Rob [30:32]: Yeah. I think that it’s going to be tightly controlled for the first year or two, period. I think that they’re going to basically program a drone to go do something and they’re not going to monitor it super closely, but that it’s going to be unmanned and not piloted. That it’s going to be programmed to do that.
Mike [30:48]: I don’t mean tightly controlled as in them not really paying attention to it, I mean tightly controlled as in, oh, they’ve got a government auditor on site watching the whole thing from beginning to end just to make sure that it works and nothing major goes wrong, and if it does then somebody can ask questions of that person. I mean more of a, they look at the laws that says that they can do it and then they just go do it. Does that make sense?
Rob [31:11]: Yeah, it does. I don’t know that it matters, whether there’s an auditor on site or whether – I don’t know. I think that if something’s delivered legally with an unmanned drone, whether the government is really active in that and it’s part of a pilot project, I think that fits the description of what I’m looking for. I think it’s similar.

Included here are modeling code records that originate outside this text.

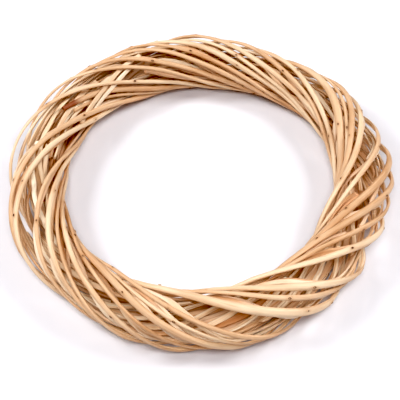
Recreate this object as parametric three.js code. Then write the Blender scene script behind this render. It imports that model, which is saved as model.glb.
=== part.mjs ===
// A round wreath of split, peeled willow rods, wound side by side into a hollow tube that closes on itself
import * as THREE from "three";

// Driving sizes in millimetres, angles in degrees.
// The ring lies flat. An angle round the ring starts at +X and runs anticlockwise seen from above.
// An angle round the tube starts at its outer side, and its crown, the highest line, is at 90.
const RING_RADIUS = 106.8;
const TUBE_RADIUS = 18.6;

// The ring and its tube are a little out of round: waves round the ring, their height and where one peaks
const RING_SWELLS = [
  { waves: 2, height: 1.5, peak: 37 },
  { waves: 3, height: 0.95, peak: 25 },
  { waves: 4, height: 0.7, peak: 17 },
];
const TUBE_SWELLS = [
  { waves: 1, height: 0.7, peak: 246 },
  { waves: 2, height: 0.9, peak: 151 },
  { waves: 4, height: 0.85, peak: 0 },
];

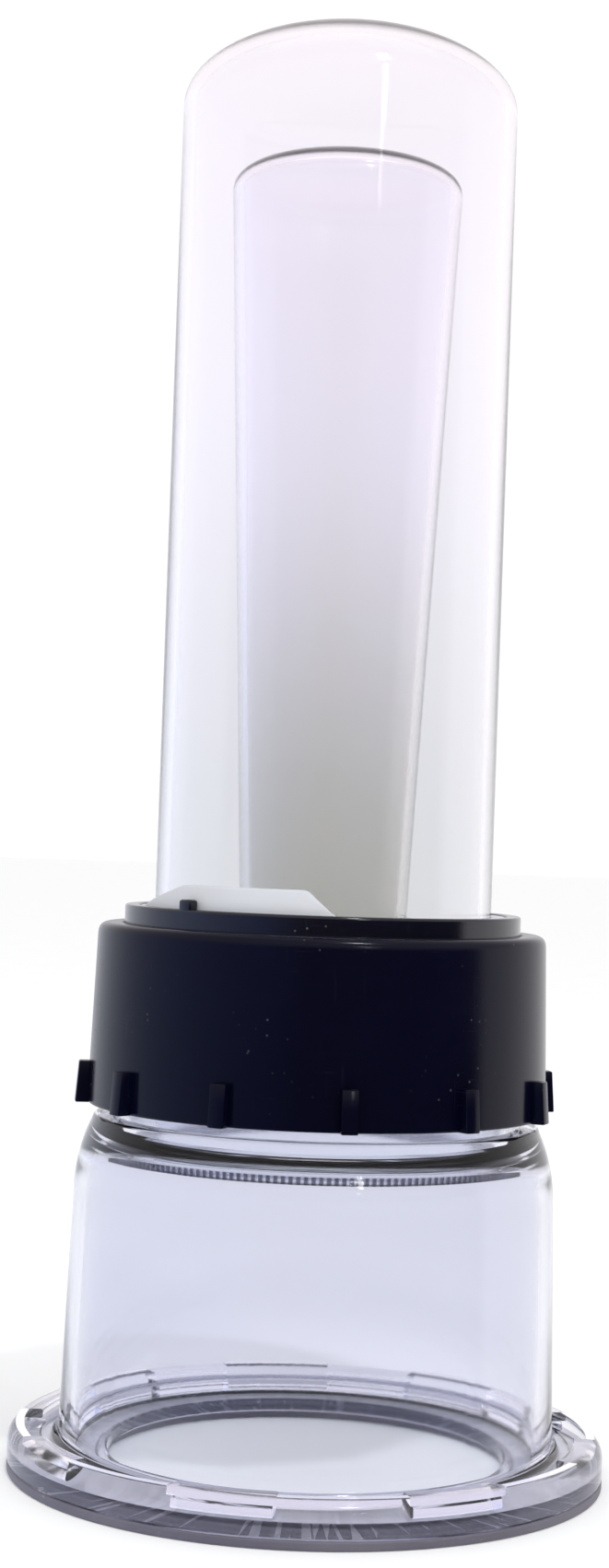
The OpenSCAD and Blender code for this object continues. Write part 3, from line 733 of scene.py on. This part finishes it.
def buildMouthRing():
    s = ringSizes
    rimR, foot, top = wide("bayonet_ring"), low("bayonet_ring"), high("bayonet_ring")
    angles, inPocket = castellated(s["pockets"], s["pocketAngle"], s["pocketTurn"], s["steps"])
    r, grooveFoot = s["rimRounding"], s["floorTop"] - s["grooveDepth"]
    shoulder = cornerArc(rimR - r, top - r, r, range(0, 91, 10))

    def section(angle):
        inner = s["pocketRadius"] if inPocket(angle) else s["hookRadius"]
        soft = 0.0 if inPocket(angle) else 0.2
        wall = [(inner + 0.25, top), (inner, top - 0.25), (inner, s["hookZ"] + soft),
                (inner + soft, s["hookZ"]), (s["pocketRadius"], s["hookZ"]),
                (s["pocketRadius"], s["floorTop"])]
        return ([(s["opening"] + 0.3, foot), (rimR - s["chamfer"], foot),
                 (rimR, foot + s["chamfer"])] + shoulder + wall
                + [(s["grooveOut"], s["floorTop"]), (s["grooveOut"], grooveFoot),
                   (s["grooveIn"], grooveFoot), (s["grooveIn"], s["floorTop"]),
                   (s["opening"] + 0.3, s["floorTop"]), (s["opening"], s["floorTop"] - 0.3),
                   (s["opening"], foot + 0.3)])
    piece = addPiece("mouthRing", sweptRing("mouthRingMesh", angles, section), ringFinish)
    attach(piece, "mouth")
    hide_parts("bayonet_ring")
    gasketR, gasketTop = wide("mouth_gasket"), high("mouth_gasket")
    mesh = turned("mouthGasketMesh", [(s["gasketOpening"], 0, 0.3), (gasketR, 0, 0.35),
                                      (gasketR, gasketTop, 0.25), (s["gasketOpening"], gasketTop, 0.2)])
    gasket = addPiece("mouthGasket", mesh, gasketFinish)
    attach(gasket, "mouth")
    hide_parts("mouth_gasket")


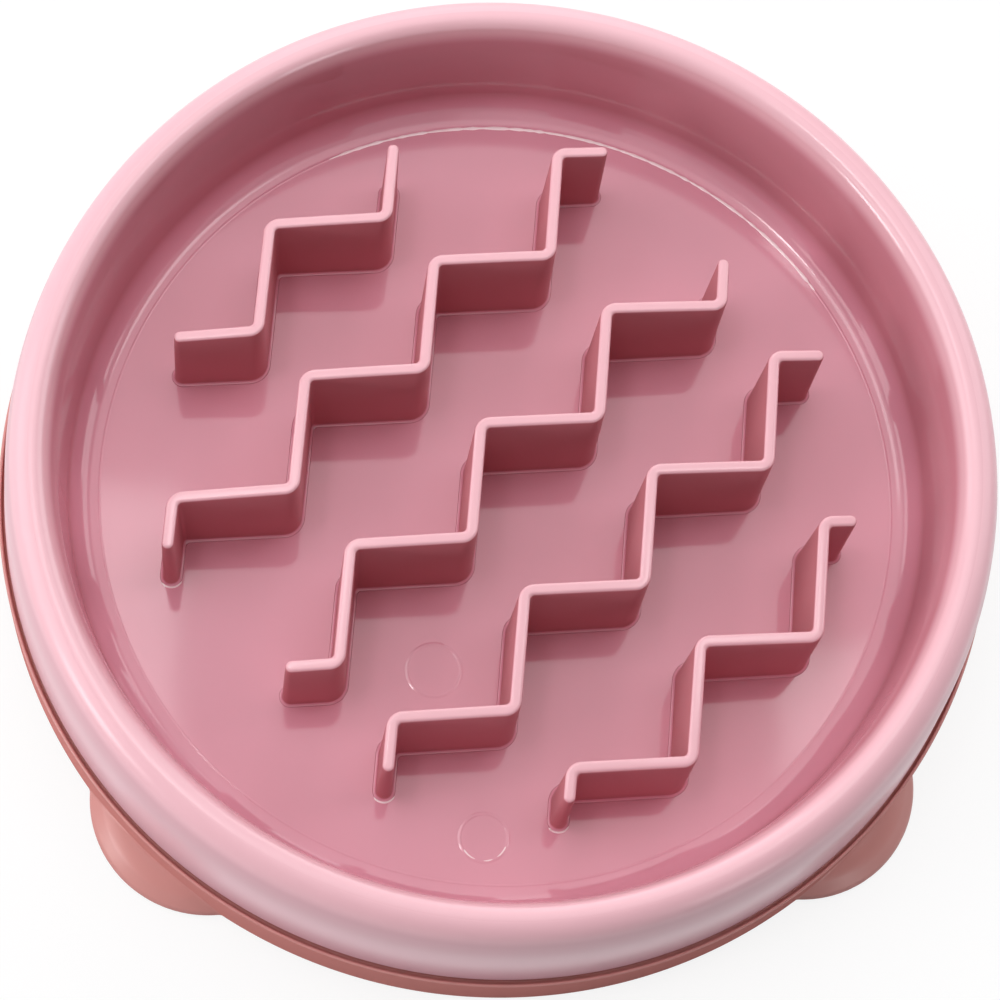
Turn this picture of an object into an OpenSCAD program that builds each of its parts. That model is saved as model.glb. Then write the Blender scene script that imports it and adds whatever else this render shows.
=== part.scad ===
// Slow feeder bowl: a dish with a zigzag maze, on a base ring with four padded feet.
// Millimetres, +Z up, origin at the centre of the table face, -Y is the front.

/* [Rim and wall] */
// Radius of the circle along the top of the rim
crest_r = 103.3; // [96:0.1:112]
// Height of the rim above the table
rim_top = 48.1; // [44:0.1:56]
// Wall thickness of the whole bowl moulding
wall = 2.5; // [1.8:0.1:2.8]
// Edge radius from the crest towards the inside
lip_in_r = 3.1; // [2.9:0.05:3.6]
// Edge radius from the crest towards the outside
lip_out_r = 5.05; // [4:0.05:5.5]
// Lean of the inner wall where the tight lip ends and the long flare starts
flare_in_lean = 20.3; // [16:0.1:26]
// Radius of the long flare inside the bowl
flare_in_r = 33; // [26:0.5:38]
// Lean of the outer side where the tight lip ends and the long flare starts
flare_out_lean = 17.8; // [14:0.1:24]
// Radius of the long flare outside, above the skirt
flare_out_r = 45; // [36:0.5:50]
// Draft of the inner wall
wall_draft = 3.5; // [2:0.1:6]
// Lean of the outer skirt
skirt_lean = 4.9; // [2:0.1:7]

/* [Floor] */
// Height of the eating floor above the table
floor_z = 14; // [12.5:0.1:17]
// Fillet between the floor and the inner wall
floor_fillet = 6.4; // [4:0.1:10]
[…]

We can make another prediction about unmanned vehicles, right, about basically self-driving cars. I know they’ve – at least one state, maybe two, have kind of legalized them for test purposes, but I’m curious to see if we’ll start seeing any unmanned trucks or unmanned cars really starting to take shape here in 2017. I don’t have a prediction about it, but it’s definitely something we’re going to see unfolding here pretty soon.
Mike [31:53]: I think eventually, yes, but for the time being, I don’t know about that. I could see it being done on highways for like long haul stuff – I don’t know about inside of a city where you’ve got lots of things going on. I think that people would be a lot more hesitant about. But driving across the country a couple of thousand miles, I could definitely see stuff like that happening.
Rob [32:12]: Long haul trucking and stuff?
Mike [32:13]: Yeah.
Rob [32:14]: They’re saying that’s going to be disrupted pretty early.